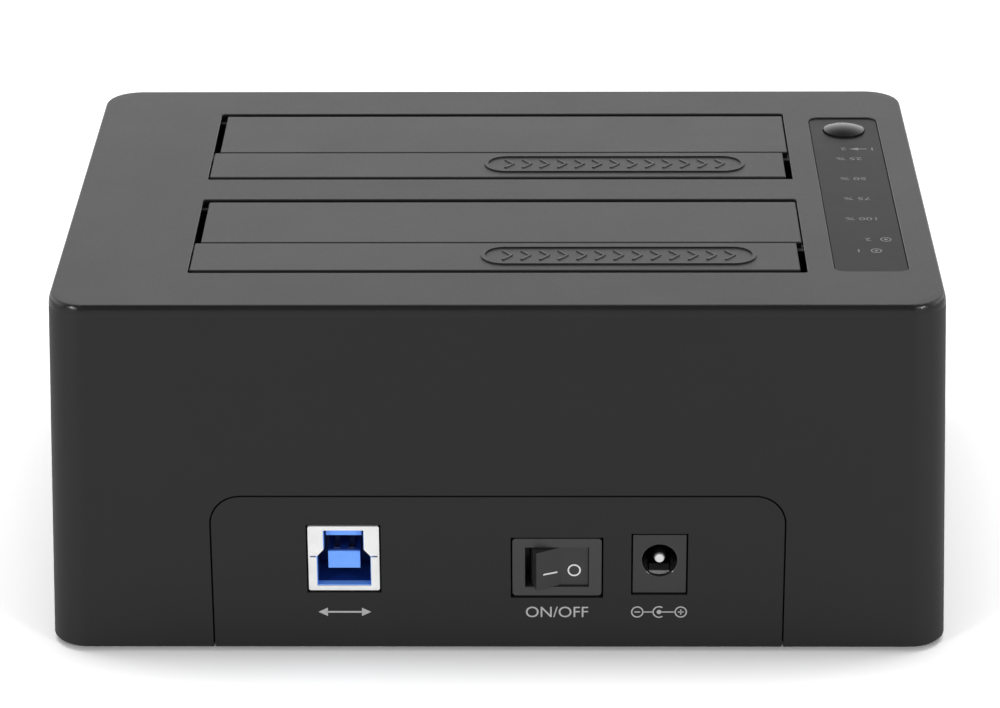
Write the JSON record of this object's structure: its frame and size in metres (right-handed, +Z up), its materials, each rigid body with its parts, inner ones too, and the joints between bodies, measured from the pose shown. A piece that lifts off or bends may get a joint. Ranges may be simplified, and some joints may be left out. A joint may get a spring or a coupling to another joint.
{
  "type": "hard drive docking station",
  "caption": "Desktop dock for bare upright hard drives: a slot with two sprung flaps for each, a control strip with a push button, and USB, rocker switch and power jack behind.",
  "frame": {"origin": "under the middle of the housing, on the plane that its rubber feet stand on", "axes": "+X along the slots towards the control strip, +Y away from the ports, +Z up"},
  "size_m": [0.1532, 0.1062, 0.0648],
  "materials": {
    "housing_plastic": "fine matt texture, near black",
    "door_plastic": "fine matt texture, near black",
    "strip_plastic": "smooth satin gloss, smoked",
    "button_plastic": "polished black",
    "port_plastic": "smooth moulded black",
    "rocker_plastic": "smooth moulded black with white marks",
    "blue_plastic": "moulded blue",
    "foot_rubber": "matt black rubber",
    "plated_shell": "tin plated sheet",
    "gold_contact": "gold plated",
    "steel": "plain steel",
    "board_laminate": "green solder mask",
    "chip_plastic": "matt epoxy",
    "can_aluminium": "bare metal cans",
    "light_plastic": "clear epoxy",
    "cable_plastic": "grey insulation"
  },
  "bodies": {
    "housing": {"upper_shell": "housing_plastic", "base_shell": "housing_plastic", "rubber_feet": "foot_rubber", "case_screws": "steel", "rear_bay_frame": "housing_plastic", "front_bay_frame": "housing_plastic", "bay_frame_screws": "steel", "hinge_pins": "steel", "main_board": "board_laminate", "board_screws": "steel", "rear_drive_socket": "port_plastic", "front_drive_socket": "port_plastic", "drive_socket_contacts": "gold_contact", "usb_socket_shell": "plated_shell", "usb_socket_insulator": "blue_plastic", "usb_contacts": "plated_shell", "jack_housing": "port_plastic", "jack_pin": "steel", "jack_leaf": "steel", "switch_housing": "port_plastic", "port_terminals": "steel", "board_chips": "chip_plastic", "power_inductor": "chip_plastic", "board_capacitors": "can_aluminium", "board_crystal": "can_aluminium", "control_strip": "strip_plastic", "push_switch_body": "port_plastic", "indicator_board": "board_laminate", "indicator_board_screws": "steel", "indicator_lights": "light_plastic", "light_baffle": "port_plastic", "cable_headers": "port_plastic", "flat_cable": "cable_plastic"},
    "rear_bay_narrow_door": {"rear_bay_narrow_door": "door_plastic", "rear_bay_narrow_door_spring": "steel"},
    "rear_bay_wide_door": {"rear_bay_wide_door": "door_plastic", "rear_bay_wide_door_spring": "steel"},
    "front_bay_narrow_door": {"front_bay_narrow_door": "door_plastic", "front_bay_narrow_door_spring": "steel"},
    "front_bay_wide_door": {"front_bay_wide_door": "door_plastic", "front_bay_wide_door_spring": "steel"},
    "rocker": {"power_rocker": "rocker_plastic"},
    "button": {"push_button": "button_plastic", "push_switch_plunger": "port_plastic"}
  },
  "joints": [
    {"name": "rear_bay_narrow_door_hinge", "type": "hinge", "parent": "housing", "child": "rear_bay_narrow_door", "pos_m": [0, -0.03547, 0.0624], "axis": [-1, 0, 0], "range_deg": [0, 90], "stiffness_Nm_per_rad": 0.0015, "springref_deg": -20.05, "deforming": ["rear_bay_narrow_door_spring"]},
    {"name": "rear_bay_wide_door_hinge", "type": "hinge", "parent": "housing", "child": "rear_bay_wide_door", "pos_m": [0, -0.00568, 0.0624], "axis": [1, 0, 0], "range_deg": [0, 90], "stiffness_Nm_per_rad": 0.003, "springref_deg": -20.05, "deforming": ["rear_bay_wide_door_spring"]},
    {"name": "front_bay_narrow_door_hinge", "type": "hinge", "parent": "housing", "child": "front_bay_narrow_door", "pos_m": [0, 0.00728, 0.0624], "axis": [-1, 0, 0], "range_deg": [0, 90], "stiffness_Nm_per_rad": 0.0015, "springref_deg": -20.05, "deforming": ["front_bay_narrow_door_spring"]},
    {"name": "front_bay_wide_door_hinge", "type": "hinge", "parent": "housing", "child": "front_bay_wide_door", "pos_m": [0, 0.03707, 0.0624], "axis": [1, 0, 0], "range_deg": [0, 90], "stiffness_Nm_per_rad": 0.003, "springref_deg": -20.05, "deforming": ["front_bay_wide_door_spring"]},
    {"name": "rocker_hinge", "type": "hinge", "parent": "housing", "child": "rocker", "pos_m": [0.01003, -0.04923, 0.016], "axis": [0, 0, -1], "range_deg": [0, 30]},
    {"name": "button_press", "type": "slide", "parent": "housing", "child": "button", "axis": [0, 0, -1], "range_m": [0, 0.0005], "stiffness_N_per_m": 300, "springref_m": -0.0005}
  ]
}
────────────────────────────────────────
_WRITTEN EXERCISE_.
Write the material out again word for word.

_FINAL RESULT_.
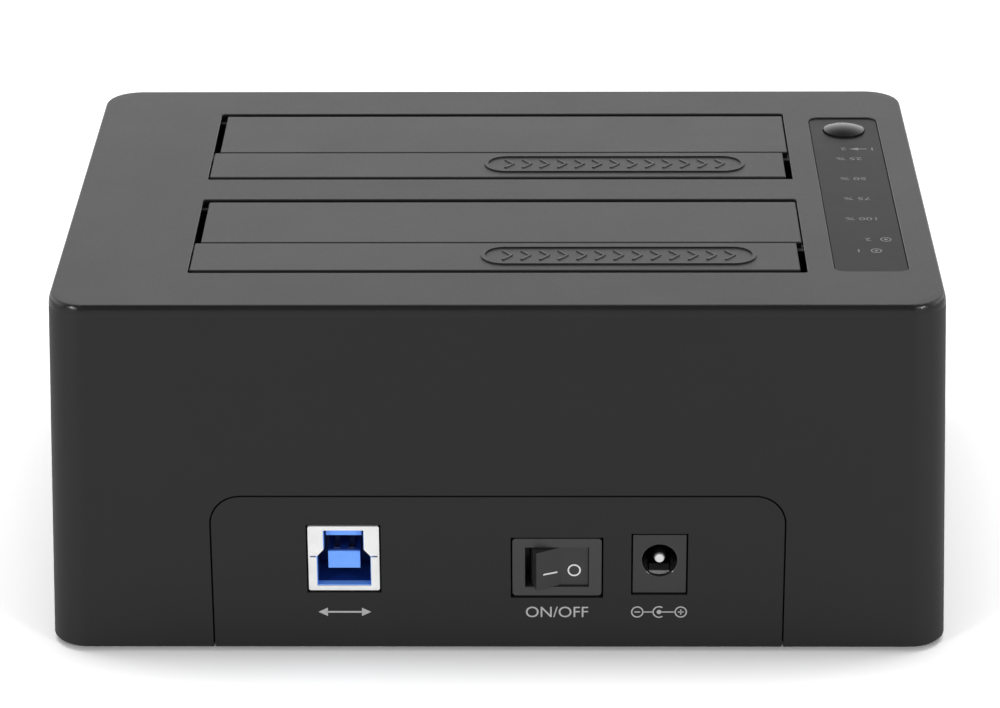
Write the JSON record of this object's structure: its frame and size in metres (right-handed, +Z up), its materials, each rigid body with its parts, inner ones too, and the joints between bodies, measured from the pose shown. A piece that lifts off or bends may get a joint. Ranges may be simplified, and some joints may be left out. A joint may get a spring or a coupling to another joint.
{
  "type": "hard drive docking station",
  "caption": "Desktop dock for bare upright hard drives: a slot with two sprung flaps for each, a control strip with a push button, and USB, rocker switch and power jack behind.",
  "frame": {"origin": "under the middle of the housing, on the plane that its rubber feet stand on", "axes": "+X along the slots towards the control strip, +Y away from the ports, +Z up"},
  "size_m": [0.1532, 0.1062, 0.0648],
  "materials": {
    "housing_plastic": "fine matt texture, near black",
    "door_plastic": "fine matt texture, near black",
    "strip_plastic": "smooth satin gloss, smoked",
    "button_plastic": "polished black",
    "port_plastic": "smooth moulded black",
    "rocker_plastic": "smooth moulded black with white marks",
    "blue_plastic": "moulded blue",
    "foot_rubber": "matt black rubber",
    "plated_shell": "tin plated sheet",
    "gold_contact": "gold plated",
    "steel": "plain steel",
    "board_laminate": "green solder mask",
    "chip_plastic": "matt epoxy",
    "can_aluminium": "bare metal cans",
    "light_plastic": "clear epoxy",
    "cable_plastic": "grey insulation"
  },
  "bodies": {
    "housing": {"upper_shell": "housing_plastic", "base_shell": "housing_plastic", "rubber_feet": "foot_rubber", "case_screws": "steel", "rear_bay_frame": "housing_plastic", "front_bay_frame": "housing_plastic", "bay_frame_screws": "steel", "hinge_pins": "steel", "main_board": "board_laminate", "board_screws": "steel", "rear_drive_socket": "port_plastic", "front_drive_socket": "port_plastic", "drive_socket_contacts": "gold_contact", "usb_socket_shell": "plated_shell", "usb_socket_insulator": "blue_plastic", "usb_contacts": "plated_shell", "jack_housing": "port_plastic", "jack_pin": "steel", "jack_leaf": "steel", "switch_housing": "port_plastic", "port_terminals": "steel", "board_chips": "chip_plastic", "power_inductor": "chip_plastic", "board_capacitors": "can_aluminium", "board_crystal": "can_aluminium", "control_strip": "strip_plastic", "push_switch_body": "port_plastic", "indicator_board": "board_laminate", "indicator_board_screws": "steel", "indicator_lights": "light_plastic", "light_baffle": "port_plastic", "cable_headers": "port_plastic", "flat_cable": "cable_plastic"},
    "rear_bay_narrow_door": {"rear_bay_narrow_door": "door_plastic", "rear_bay_narrow_door_spring": "steel"},
    "rear_bay_wide_door": {"rear_bay_wide_door": "door_plastic", "rear_bay_wide_door_spring": "steel"},
    "front_bay_narrow_door": {"front_bay_narrow_door": "door_plastic", "front_bay_narrow_door_spring": "steel"},
    "front_bay_wide_door": {"front_bay_wide_door": "door_plastic", "front_bay_wide_door_spring": "steel"},
    "rocker": {"power_rocker": "rocker_plastic"},
    "button": {"push_button": "button_plastic", "push_switch_plunger": "port_plastic"}
  },
  "joints": [
    {"name": "rear_bay_narrow_door_hinge", "type": "hinge", "parent": "housing", "child": "rear_bay_narrow_door", "pos_m": [0, -0.03547, 0.0624], "axis": [-1, 0, 0], "range_deg": [0, 90], "stiffness_Nm_per_rad": 0.0015, "springref_deg": -20.05, "deforming": ["rear_bay_narrow_door_spring"]},
    {"name": "rear_bay_wide_door_hinge", "type": "hinge", "parent": "housing", "child": "rear_bay_wide_door", "pos_m": [0, -0.00568, 0.0624], "axis": [1, 0, 0], "range_deg": [0, 90], "stiffness_Nm_per_rad": 0.003, "springref_deg": -20.05, "deforming": ["rear_bay_wide_door_spring"]},
    {"name": "front_bay_narrow_door_hinge", "type": "hinge", "parent": "housing", "child": "front_bay_narrow_door", "pos_m": [0, 0.00728, 0.0624], "axis": [-1, 0, 0], "range_deg": [0, 90], "stiffness_Nm_per_rad": 0.0015, "springref_deg": -20.05, "deforming": ["front_bay_narrow_door_spring"]},
    {"name": "front_bay_wide_door_hinge", "type": "hinge", "parent": "housing", "child": "front_bay_wide_door", "pos_m": [0, 0.03707, 0.0624], "axis": [1, 0, 0], "range_deg": [0, 90], "stiffness_Nm_per_rad": 0.003, "springref_deg": -20.05, "deforming": ["front_bay_wide_door_spring"]},
    {"name": "rocker_hinge", "type": "hinge", "parent": "housing", "child": "rocker", "pos_m": [0.01003, -0.04923, 0.016], "axis": [0, 0, -1], "range_deg": [0, 30]},
    {"name": "button_press", "type": "slide", "parent": "housing", "child": "button", "axis": [0, 0, -1], "range_m": [0, 0.0005], "stiffness_N_per_m": 300, "springref_m": -0.0005}
  ]
}